On Tue, Jun 02, 2009 at 02:47:57PM +0200, Andi Kleen wrote:
> On Tue, Jun 02, 2009 at 02:00:42PM +0200, Nick Piggin wrote:
> > not a big deal and just avoids duplicating code. I attached an
> > (untested) patch.
> 
> Thanks. But the function in the patch is not doing the same what
> the me_pagecache_clean/dirty are doing. For once there is no error
> checking, as in the second try_to_release_page()
> 
> Then it doesn't do all the IO error and missing mapping handling.

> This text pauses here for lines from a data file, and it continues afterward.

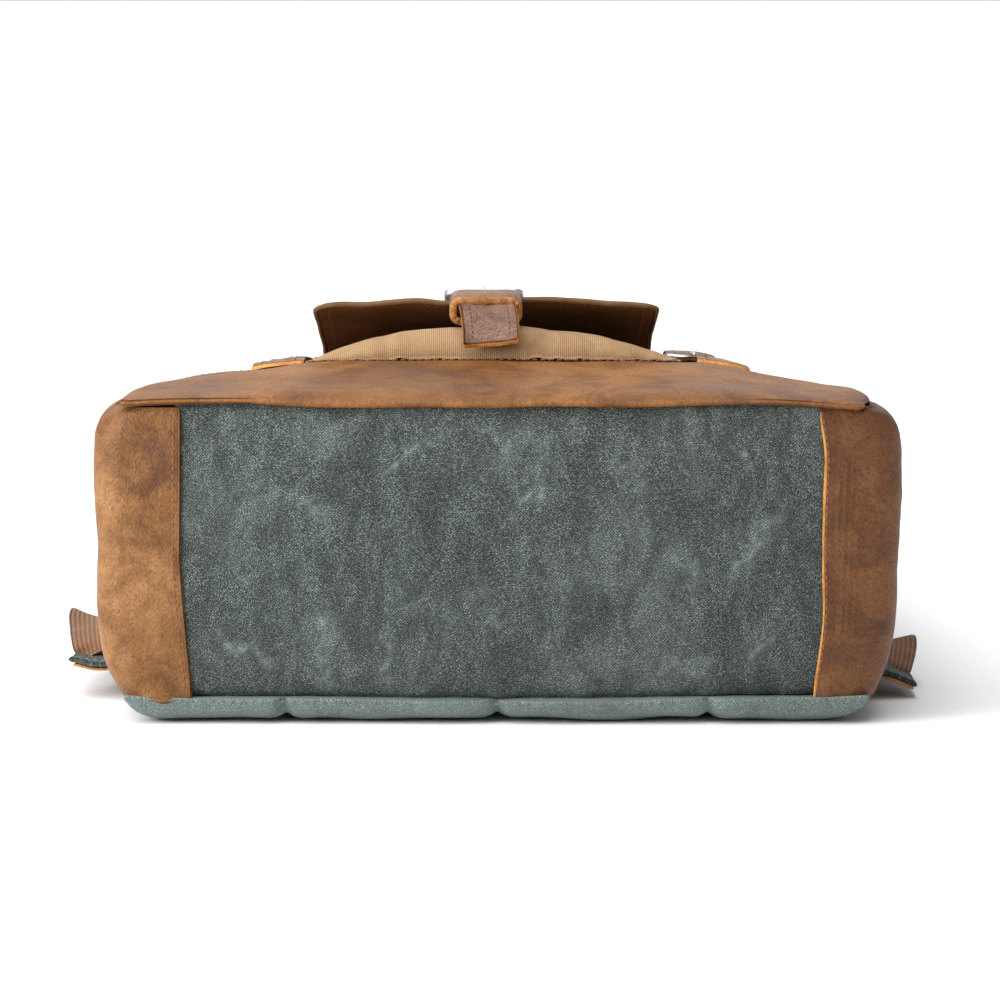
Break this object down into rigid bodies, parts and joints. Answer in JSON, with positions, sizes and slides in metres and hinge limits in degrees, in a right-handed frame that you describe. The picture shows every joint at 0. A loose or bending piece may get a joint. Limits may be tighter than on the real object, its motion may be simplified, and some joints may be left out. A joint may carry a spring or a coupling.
{
  "type": "backpack",
  "caption": "Waxed-canvas backpack with leather base and corners, a flapped front pocket, a strap-down lid and padded shoulder straps, lying on its back.",
  "frame": {"origin": "middle of the underside of the box round the bag as it lies on its back, with the handle and strap tabs in that box", "axes": "+X across the bag to the right of its front, +Y from its bottom end to its mouth, +Z from its back to its front"},
  "size_m": [0.3776, 0.4396, 0.1752],
  "materials": {
    "green_canvas": "waxed plain-weave canvas, mottled",
    "quilted_canvas": "waxed canvas quilted over padding",
    "khaki_canvas": "ribbed waxed canvas",
    "flap_lining_cloth": "dark brown cloth",
    "brown_leather": "oiled pull-up leather, satin",
    "cotton_lining": "plain cotton",
    "tan_webbing": "ribbed cotton webbing",
    "silver_metal": "polished, slightly worn",
    "stiff_board": "plain board"
  },
  "bodies": {
    "bag": {"back_panel": "quilted_canvas", "bottom_panel": "green_canvas", "bottom_board": "stiff_board", "base_band": "brown_leather", "front_panel": "green_canvas", "mouth_binding": "brown_leather", "lining": "cotton_lining", "sleeve_panel": "cotton_lining", "front_pocket": "khaki_canvas", "flap_snap": "silver_metal", "yoke": "brown_leather", "left_corner_patch": "brown_leather", "left_side_panel": "green_canvas", "left_chape": "brown_leather", "left_lid_snap": "silver_metal", "left_chape_rivet": "silver_metal", "left_webbing": "tan_webbing", "left_strap_tab": "green_canvas", "left_tab_backing": "brown_leather", "right_corner_patch": "brown_leather", "right_side_panel": "green_canvas", "right_chape": "brown_leather", "right_lid_snap": "silver_metal", "right_chape_rivet": "silver_metal", "right_webbing": "tan_webbing", "right_strap_tab": "green_canvas", "right_tab_backing": "brown_leather"},
    "lid": {"lid": "green_canvas", "left_lid_strap": "brown_leather", "left_lid_buckle": "silver_metal", "right_lid_strap": "brown_leather", "right_lid_buckle": "silver_metal"},
    "left_lid_prong": {"left_lid_prong": "silver_metal"},
    "right_lid_prong": {"right_lid_prong": "silver_metal"},
    "pocket_flap": {"pocket_flap": "khaki_canvas", "pocket_flap_lining": "flap_lining_cloth", "flap_strap": "brown_leather", "flap_keeper": "brown_leather", "flap_buckle": "silver_metal"},
    "flap_prong": {"flap_prong": "silver_metal"},
    "carry_handle": {"carry_handle": "brown_leather"},
    "left_shoulder_strap": {"left_shoulder_pad": "quilted_canvas", "left_adjuster": "silver_metal"},
    "right_shoulder_strap": {"right_shoulder_pad": "quilted_canvas", "right_adjuster": "silver_metal"}
  },
  "joints": [
    {"name": "lid_hinge", "type": "hinge", "parent": "bag", "child": "lid", "pos_m": [0, 0.19225, 0.013], "axis": [-1, 0, 0], "range_deg": [0, 95]},
    {"name": "pocket_flap_hinge", "type": "hinge", "parent": "bag", "child": "pocket_flap", "pos_m": [0, 0.01025, 0.12937], "axis": [-1, 0, 0], "range_deg": [0, 130]},
    {"name": "flap_prong_pivot", "type": "hinge", "parent": "pocket_flap", "child": "flap_prong", "pos_m": [-0.005, -0.07175, 0.16786], "axis": [-1, 0, 0], "range_deg": [0, 110]},
    {"name": "left_lid_prong_pivot", "type": "hinge", "parent": "lid", "child": "left_lid_prong", "pos_m": [-0.0975, -0.05575, 0.14065], "axis": [-1, 0, 0], "range_deg": [0, 110]},
    {"name": "right_lid_prong_pivot", "type": "hinge", "parent": "lid", "child": "right_lid_prong", "pos_m": [0.0975, -0.05575, 0.14065], "axis": [-1, 0, 0], "range_deg": [0, 110]},
    {"name": "carry_handle_swing", "type": "hinge", "parent": "bag", "child": "carry_handle", "pos_m": [0, 0.18275, 0.0004], "axis": [-1, 0, 0], "range_deg": [0, 90]},
    {"name": "left_shoulder_strap_swing", "type": "hinge", "parent": "bag", "child": "left_shoulder_strap", "pos_m": [-0.036, 0.13325, 0.0085], "axis": [1, 0, 0], "range_deg": [0, 30]},
    {"name": "right_shoulder_strap_swing", "type": "hinge", "parent": "bag", "child": "right_shoulder_strap", "pos_m": [0.036, 0.13325, 0.0085], "axis": [1, 0, 0], "range_deg": [0, 30]}
  ]
}
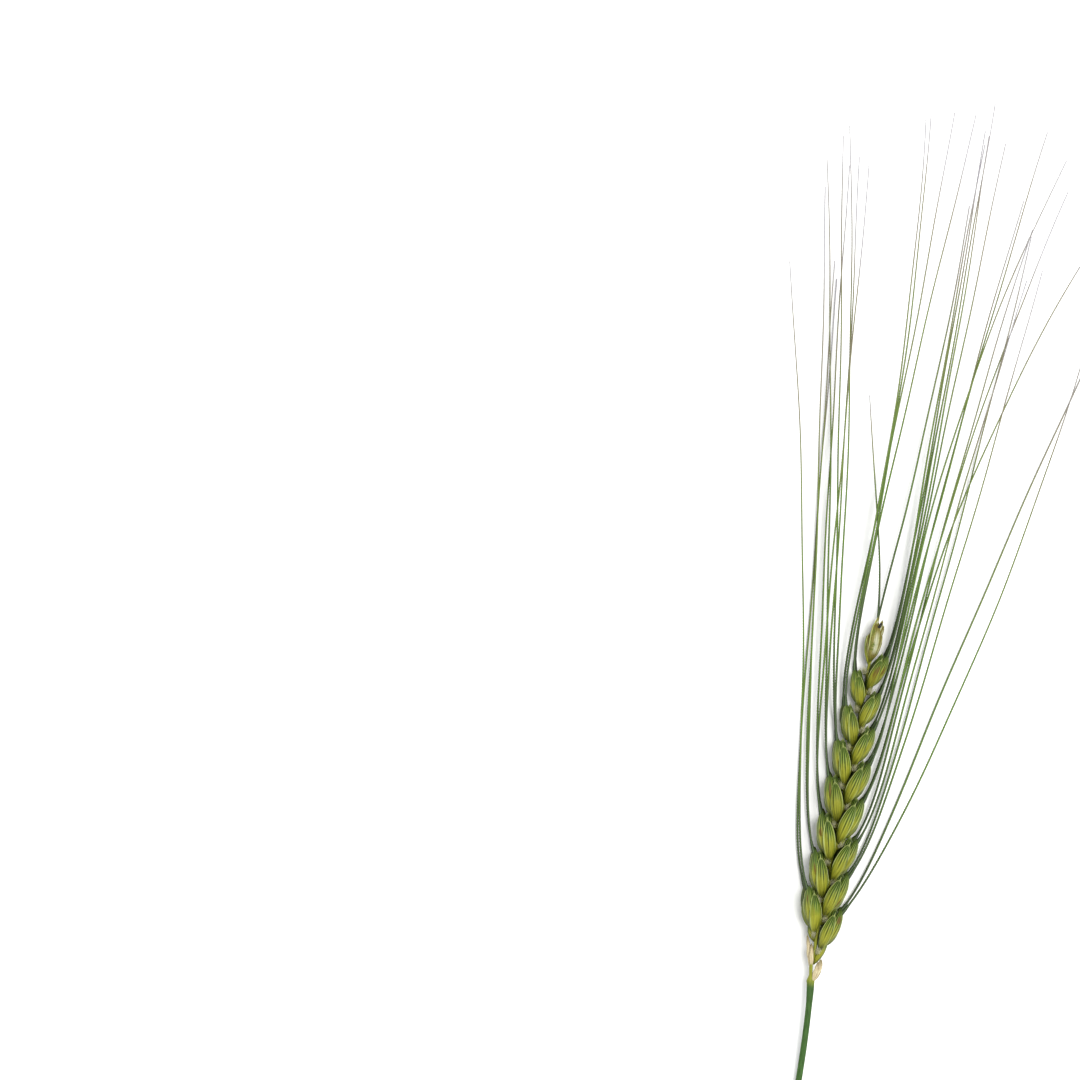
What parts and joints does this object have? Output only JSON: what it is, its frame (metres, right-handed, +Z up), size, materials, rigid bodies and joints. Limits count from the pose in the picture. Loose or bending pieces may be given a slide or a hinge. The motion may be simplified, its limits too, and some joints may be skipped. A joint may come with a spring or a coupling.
{
  "type": "wheat ear",
  "caption": "Green bearded wheat ear lying on its back, with plump husked spikelets in opposite rows, long fanning awns and a short cut stem.",
  "frame": {"origin": "middle of the flat spot under the spikelet at the point of balance, on the surface that the ear lies on", "axes": "+Y along the ear from the cut stem to the tips of the awns, +X to the row of spikelets on the right seen from above, +Z up from the surface"},
  "size_m": [0.0736, 0.2408, 0.0259],
  "materials": {
    "green_husk": "satin yellow-green plant husk",
    "dry_husk": "dry pale husk",
    "straw": "dry straw bract",
    "stem": "satin green stem"
  },
  "bodies": {
    "root": {"stem_and_rachis": "stem", "spikelet_01": "green_husk", "spikelet_02": "green_husk", "spikelet_03": "green_husk", "spikelet_04": "green_husk", "spikelet_05": "green_husk", "spikelet_06": "green_husk", "spikelet_07": "green_husk", "spikelet_08": "green_husk", "spikelet_09": "green_husk", "spikelet_10": "green_husk", "spikelet_11": "green_husk", "spikelet_12": "green_husk", "spikelet_13": "green_husk", "spikelet_14": "green_husk", "spikelet_15": "green_husk", "spikelet_top": "dry_husk", "bract_left": "straw", "bract_right": "straw"}
  },
  "joints": []
}
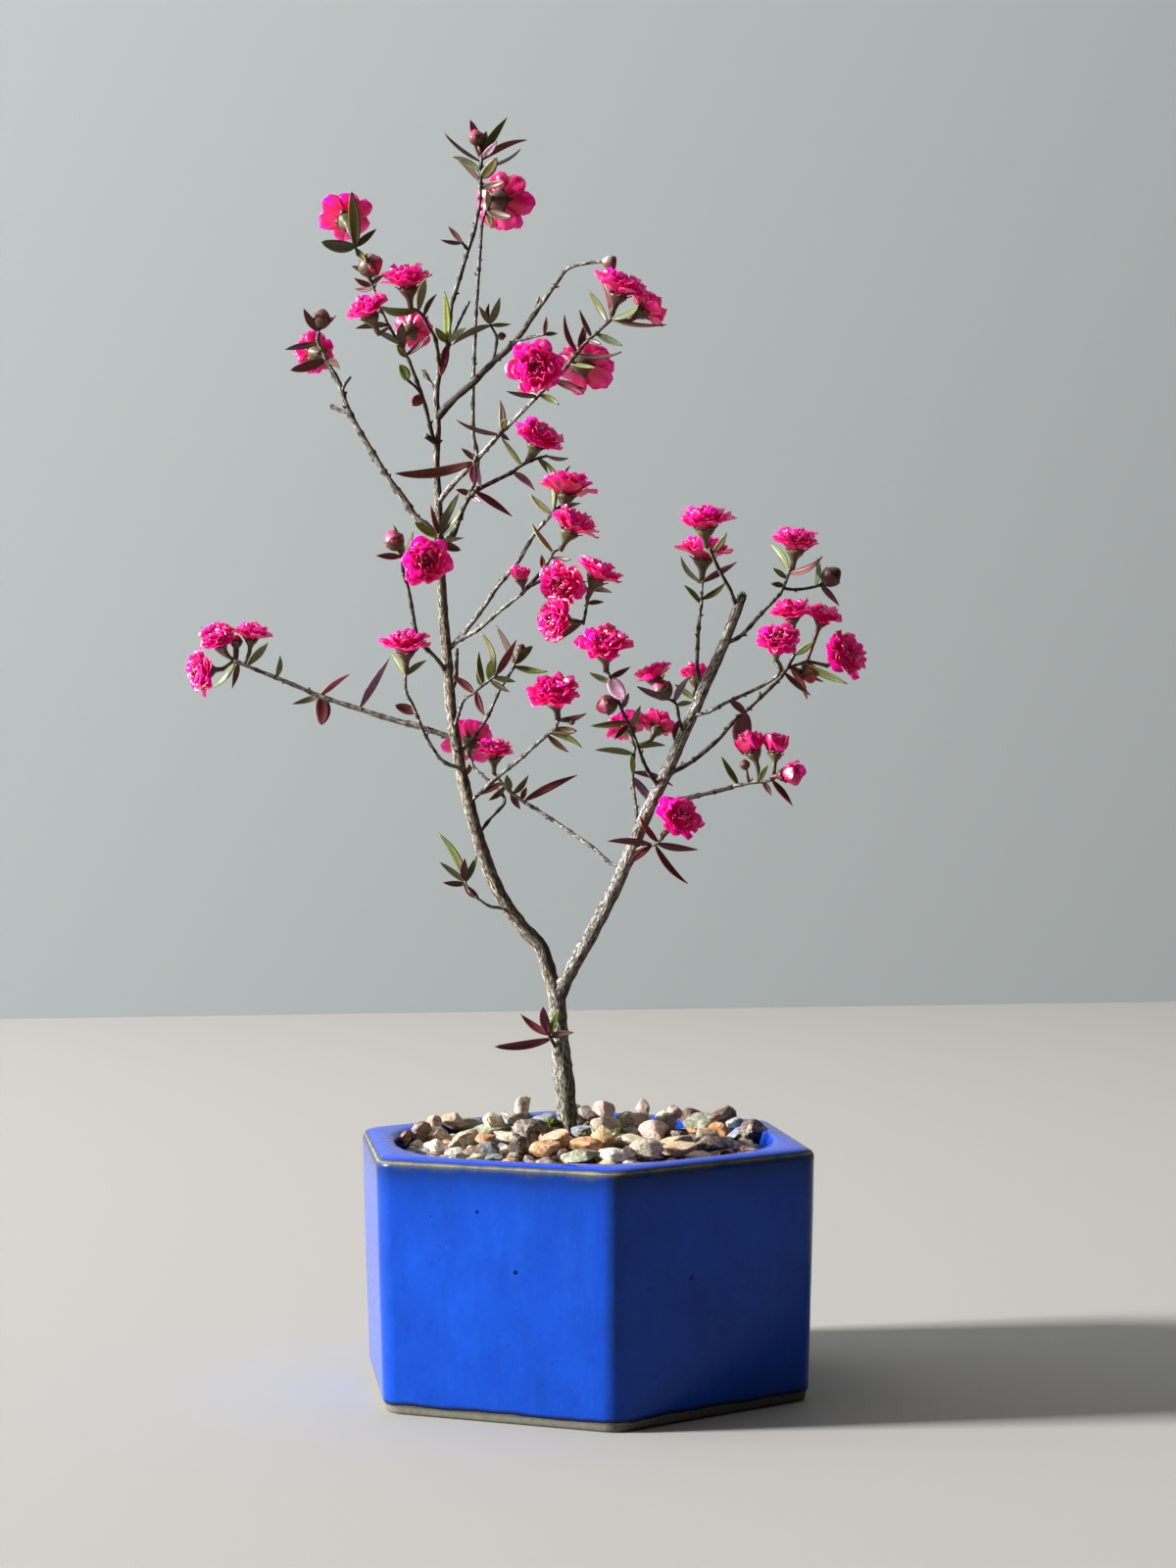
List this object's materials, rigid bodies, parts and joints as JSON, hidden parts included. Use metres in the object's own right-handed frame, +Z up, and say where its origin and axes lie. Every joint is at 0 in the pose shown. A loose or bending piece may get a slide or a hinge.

Obviously I don't mean just use that single call for the entire
handler. You can set the EIO bit or whatever you like. The
"error handling" you have there also seems strange. You could
retain it, but the page is assured to be removed from pagecache.

 
> The page_mapped() check is useless because the pages are not 
> mapped here etc.

That's OK, it is a core part of the protocol to prevent
truncated pages from being mapped, so I like it to be in
that function.

(you are also doing extraneous page_mapped tests in your handler,
so surely your concern isn't from the perspective of this
error handler code)


> We could probably call truncate_complete_page(), but then
> we would also need to duplicate most of the checking outside
> the function anyways and there wouldn't be any possibility
> to share the clean/dirty variants. If you insist I can
> do it, but I think it would be significantly worse code
> than before and I'm reluctant to do that.

I can write you the patch for that too if you like.

 
> I don't also really see what the big deal is of just
> calling these few functions directly. After all we're not
> truncating here and they're all already called from other files.
>
> > > > No, it seems rather insane to do something like this here that no other
> > > > code in the mm ever does.
> > > 
> > > Just because the rest of the VM doesn't do it doesn't mean it might make sense.
> > 
> > It is going to be possible to do it somehow surely, but it is insane
> > to try to add such constraints to the VM to close a few small windows
> 
> We don't know currently if they are small. If they are small I would
> agree with you, but that needs numbers. That said fancy writeback handling
> is currently not on my agenda.

Yes, writeback pages are very limited, a tiny number at any time and
the faction gets relatively smaller as total RAM size gets larger.


> > if you already have other large ones.
> 
> That's unclear too.

You can't do much about most kernel pages, and dirty metadata pages
are both going to cause big problems. User pagetable pages. Lots of
stuff.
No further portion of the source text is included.